Some cryptocurrencies, particularly those using Proof of Work (PoW) consensus mechanisms like Bitcoin, require significant computational power and energy consumption. This has raised environmental concerns about the sustainability of cryptocurrency mining and its carbon footprint.


7. Complexity and Technical Barriers

Understanding how cryptocurrencies work can be challenging for beginners. Managing digital wallets, securing private keys, and navigating exchanges require technical knowledge. This complexity can discourage new users and increase the risk of errors or losses.


8. Potential for Misuse

The pseudonymous nature of cryptocurrencies can make them attractive for illegal activities such as money laundering, tax evasion, and black-market transactions. While most cryptocurrency use is legitimate, these associations have led to negative perceptions and stricter regulations in some regions.


Balancing the Pros and Cons

Cryptocurrencies represent both opportunity and risk. Their advantages—such as decentralization, transparency, and financial inclusion—make them a powerful tool for innovation and empowerment. However, challenges like volatility, security risks, and regulatory uncertainty must be addressed for cryptocurrencies to achieve mainstream adoption.
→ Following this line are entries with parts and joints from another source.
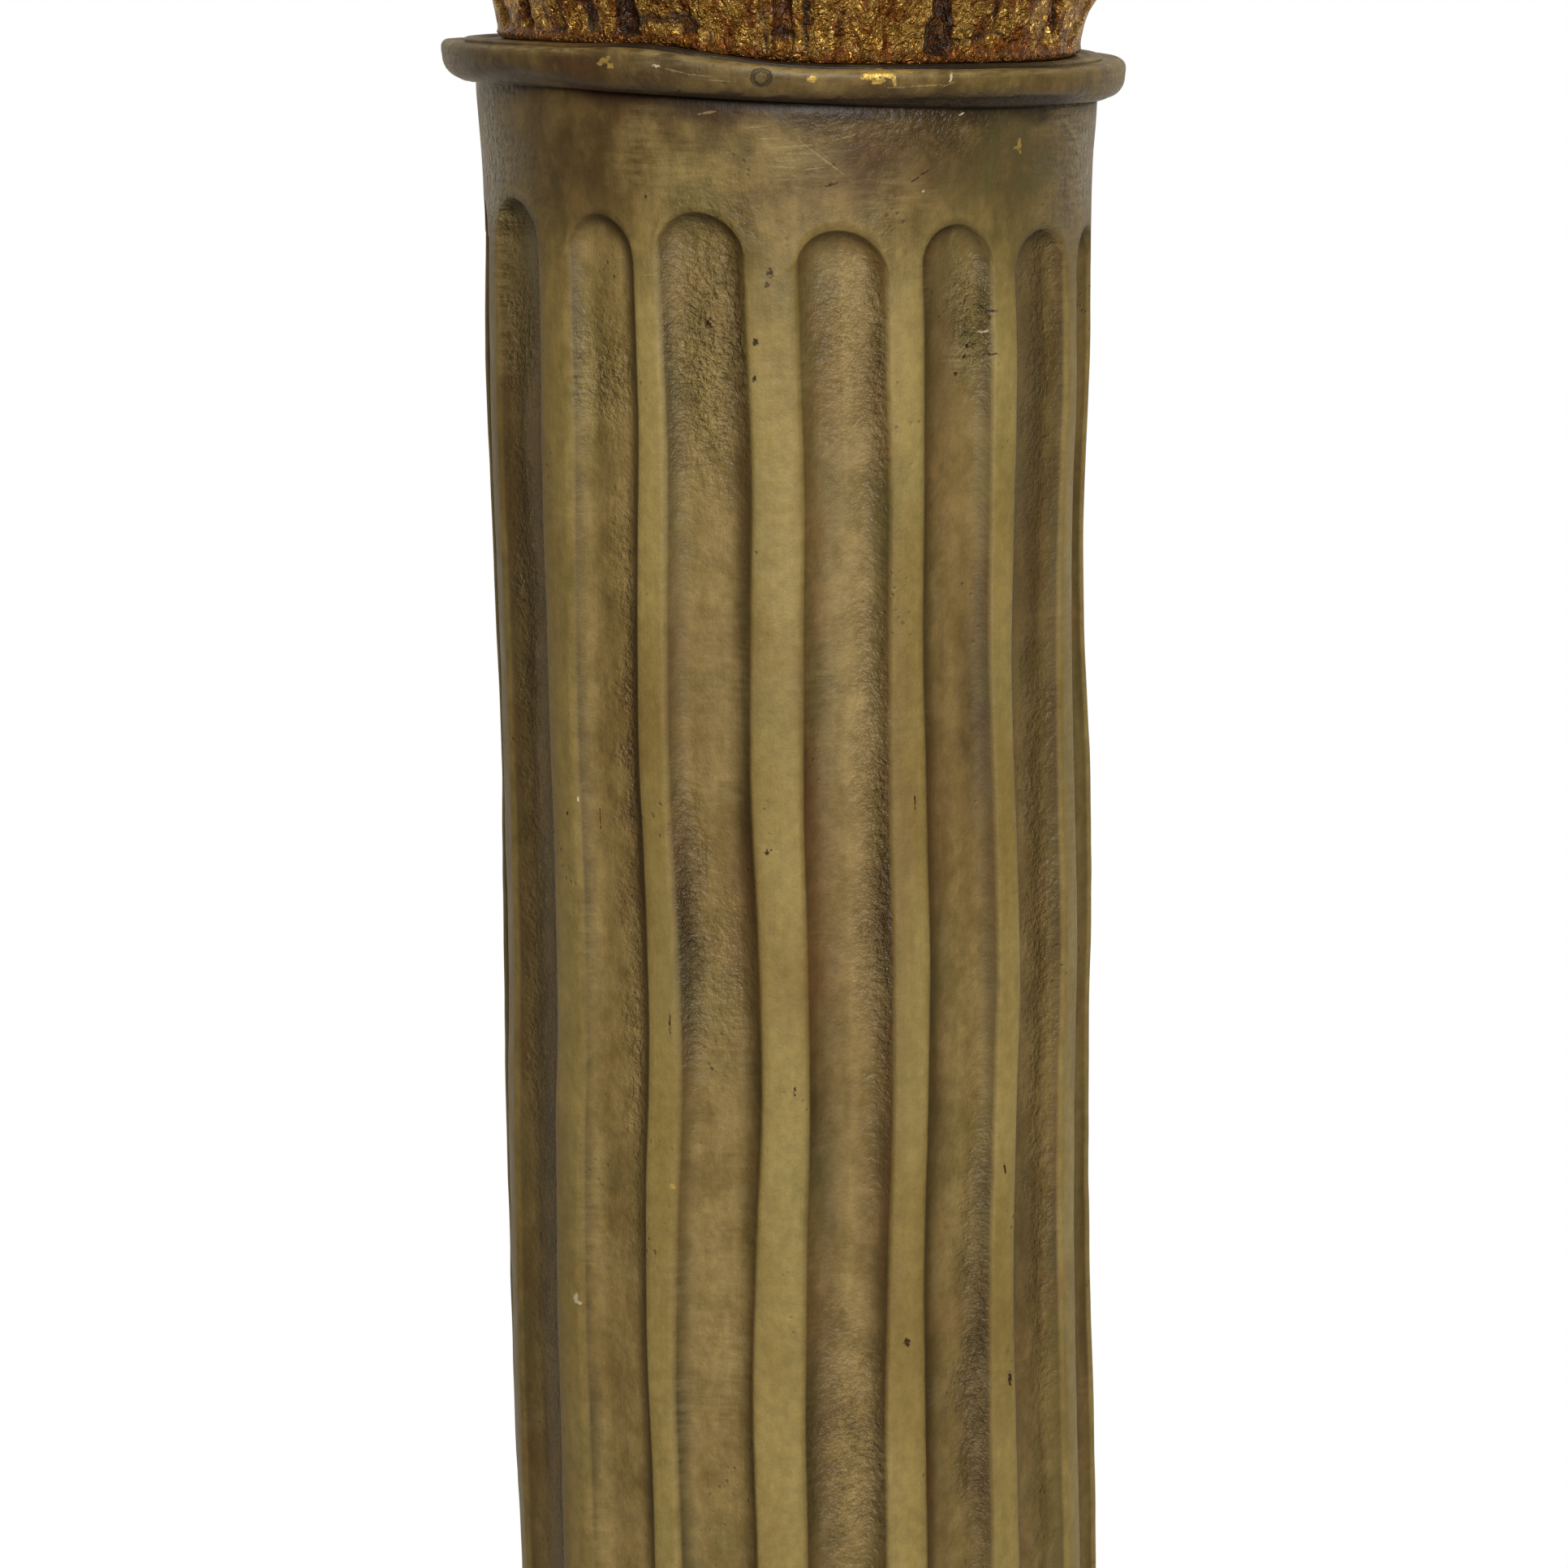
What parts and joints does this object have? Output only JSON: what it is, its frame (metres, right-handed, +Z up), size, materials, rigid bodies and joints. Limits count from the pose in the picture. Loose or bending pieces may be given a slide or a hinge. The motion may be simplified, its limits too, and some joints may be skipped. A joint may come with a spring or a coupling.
{
  "type": "baroque column",
  "caption": "Free-standing decorative baroque column: square base, fluted shaft with a neck ring, and a gilded leaf capital with corner scrolls.",
  "frame": {"origin": "centre of the plinth's underside, on the floor", "axes": "+Z up along the column, -Y towards the front that the picture shows, +X to the right of that front"},
  "size_m": [0.238, 0.238, 1.1],
  "materials": {
    "patina": "painted plaster composite with a satin olive-brown wax patina, darker in the flutes and lighter on the worn fillets",
    "gilding": "crumpled gold leaf over a plaster composite, glossy, with red-brown glaze and black patina in the recesses"
  },
  "bodies": {
    "root": {"base": "patina", "shaft": "patina", "capital": "gilding"}
  },
  "joints": []
}
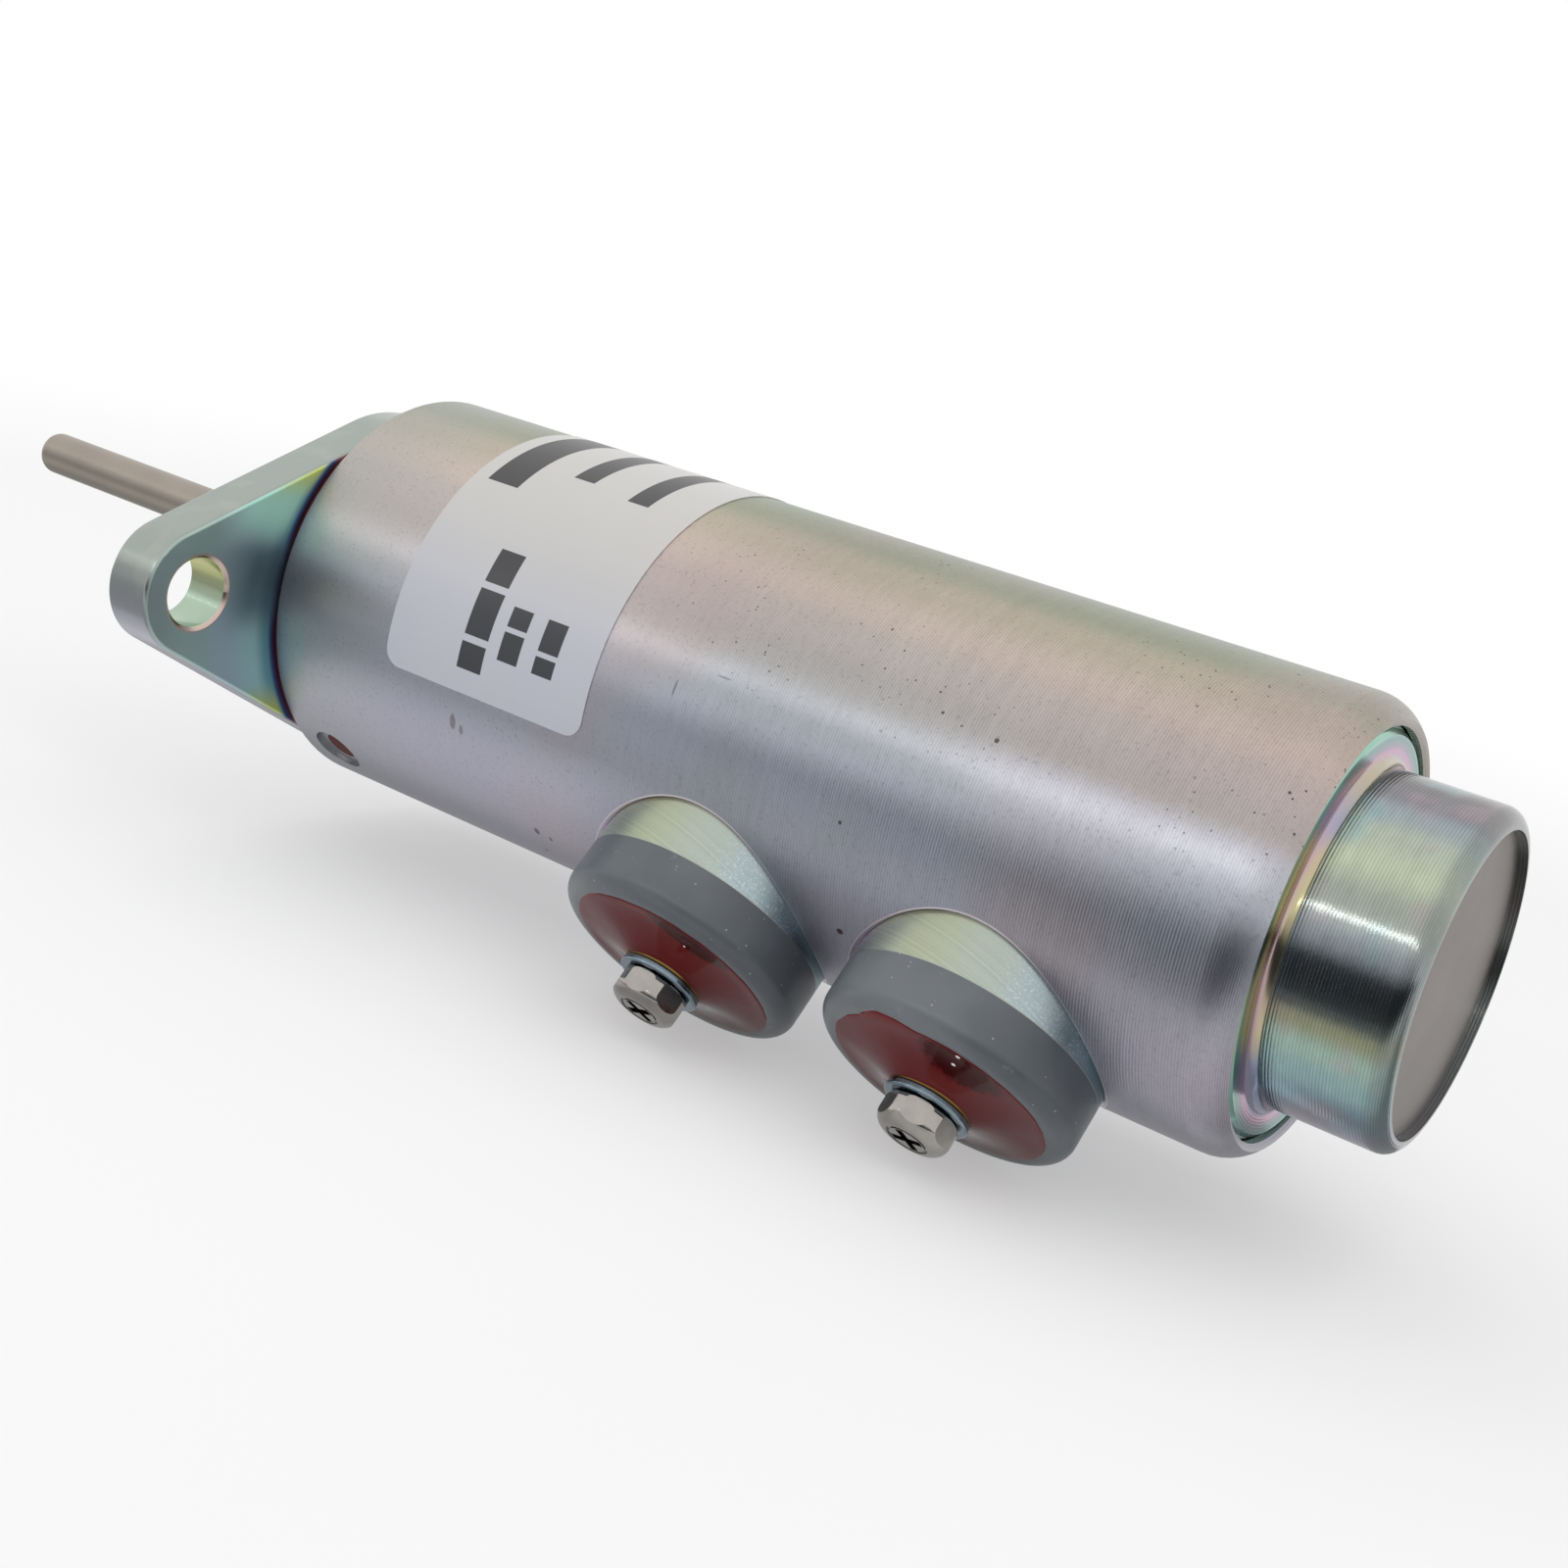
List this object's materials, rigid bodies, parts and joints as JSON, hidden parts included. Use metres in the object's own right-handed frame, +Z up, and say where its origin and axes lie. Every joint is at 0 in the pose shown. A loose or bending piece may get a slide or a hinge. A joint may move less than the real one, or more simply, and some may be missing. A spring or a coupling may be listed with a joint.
{
  "type": "fuel shutoff solenoid",
  "caption": "Flange-mounted linear pull solenoid with a round steel body, a push rod through the flange, two sealed side terminals and a turned rear cup.",
  "frame": {"origin": "centre of the two bolt holes, on the flange's mounting face", "axes": "+X along the body towards the rear cup, with the push rod pointing along -X; the flange's ears lie along Y and Z is up; the terminals point 48 degrees below -Y"},
  "size_m": [0.2183, 0.0914, 0.0588],
  "materials": {
    "shell_plating": "satin turned zinc plate",
    "flange_plating": "satin zinc plate",
    "cap_plating": "bright turned zinc plate",
    "boss_plating": "satin turned zinc plate",
    "disc_steel": "matte",
    "rod_steel": "dull ground",
    "soft_iron": "machined",
    "screw_steel": "dark",
    "spring_steel": "drawn",
    "washer_zinc": "bright zinc plate",
    "screw_nickel": "bright nickel plate",
    "brass": "machined",
    "bronze": "sintered",
    "copper": "bright",
    "copper_wire": "enamelled",
    "rubber": "matte",
    "label_film": "satin",
    "insulator_plastic": "matte moulded",
    "bobbin_plastic": "moulded",
    "switch_plastic": "moulded",
    "insulating_film": "film",
    "sealing_compound": "glossy poured"
  },
  "bodies": {
    "housing": {"mounting_flange": "flange_plating", "body_shell": "shell_plating", "end_cap": "cap_plating", "end_disc": "disc_steel", "label": "label_film", "lock_screw": "screw_steel", "lock_screw_sealant": "sealing_compound", "rod_bushing": "bronze", "rod_wiper_seal": "rubber", "front_o_ring": "rubber", "end_cap_o_ring": "rubber", "front_bumper": "rubber", "guide_tube": "brass", "winding_bobbin": "bobbin_plastic", "hold_in_winding": "copper_wire", "winding_interlayer": "insulating_film", "pull_in_winding": "copper_wire", "winding_wrap": "insulating_film", "front_insulating_washer": "insulating_film", "rear_insulating_washer": "insulating_film", "rear_core": "soft_iron", "stop_washer": "brass", "switch_base": "switch_plastic", "fixed_contact_a": "copper", "fixed_contact_b": "copper", "terminal_1_lead": "copper", "terminal_2_lead": "copper", "switch_return_lead": "copper", "return_spring": "spring_steel", "contact_spring": "spring_steel", "terminal_1_boss": "boss_plating", "terminal_1_insulator": "insulator_plastic", "terminal_1_compound": "sealing_compound", "terminal_1_post": "brass", "terminal_1_washer": "washer_zinc", "terminal_1_screw": "screw_nickel", "terminal_2_boss": "boss_plating", "terminal_2_insulator": "insulator_plastic", "terminal_2_compound": "sealing_compound", "terminal_2_post": "brass", "terminal_2_washer": "washer_zinc", "terminal_2_screw": "screw_nickel"},
    "plunger_unit": {"push_rod": "rod_steel", "plunger": "soft_iron", "plunger_cross_pin": "spring_steel"},
    "switch_unit": {"switch_pin": "switch_plastic", "contact_bridge": "copper"}
  },
  "joints": [
    {"name": "plunger_slide", "type": "slide", "parent": "housing", "child": "plunger_unit", "axis": [1, 0, 0], "range_m": [0, 0.025], "stiffness_N_per_m": 1000, "springref_m": -0.02, "deforming": ["return_spring"]},
    {"name": "switch_slide", "type": "slide", "parent": "housing", "child": "switch_unit", "axis": [1, 0, 0], "range_m": [0, 0.0016], "stiffness_N_per_m": 500, "springref_m": -0.002, "deforming": ["contact_spring"]}
  ],
  "couplings": [
    {"joint": "switch_slide", "follows": "plunger_slide", "ratio": 0.064}
  ]
}
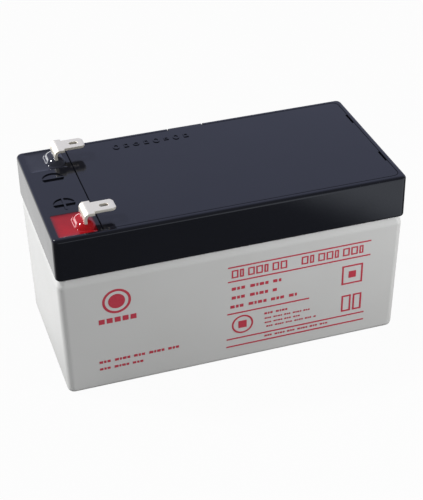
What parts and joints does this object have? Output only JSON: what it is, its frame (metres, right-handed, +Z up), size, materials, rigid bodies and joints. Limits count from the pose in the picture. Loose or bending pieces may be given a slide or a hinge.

As technology evolves, efforts are being made to improve scalability, reduce environmental impact, and establish clearer regulations. Stablecoins, for example, aim to reduce volatility by pegging their value to traditional assets, while newer consensus mechanisms like Proof of Stake (PoS) offer more energy-efficient alternatives.


Conclusion

Cryptocurrencies have redefined the concept of money by combining technology, transparency, and decentralization. They offer numerous benefits, including financial freedom, lower costs, and global accessibility, but also pose significant challenges related to volatility, regulation, and security. Understanding both the advantages and disadvantages is essential for anyone considering investing in or using cryptocurrencies. As the digital economy continues to grow, cryptocurrencies are likely to play an increasingly important role in shaping the future of global finance.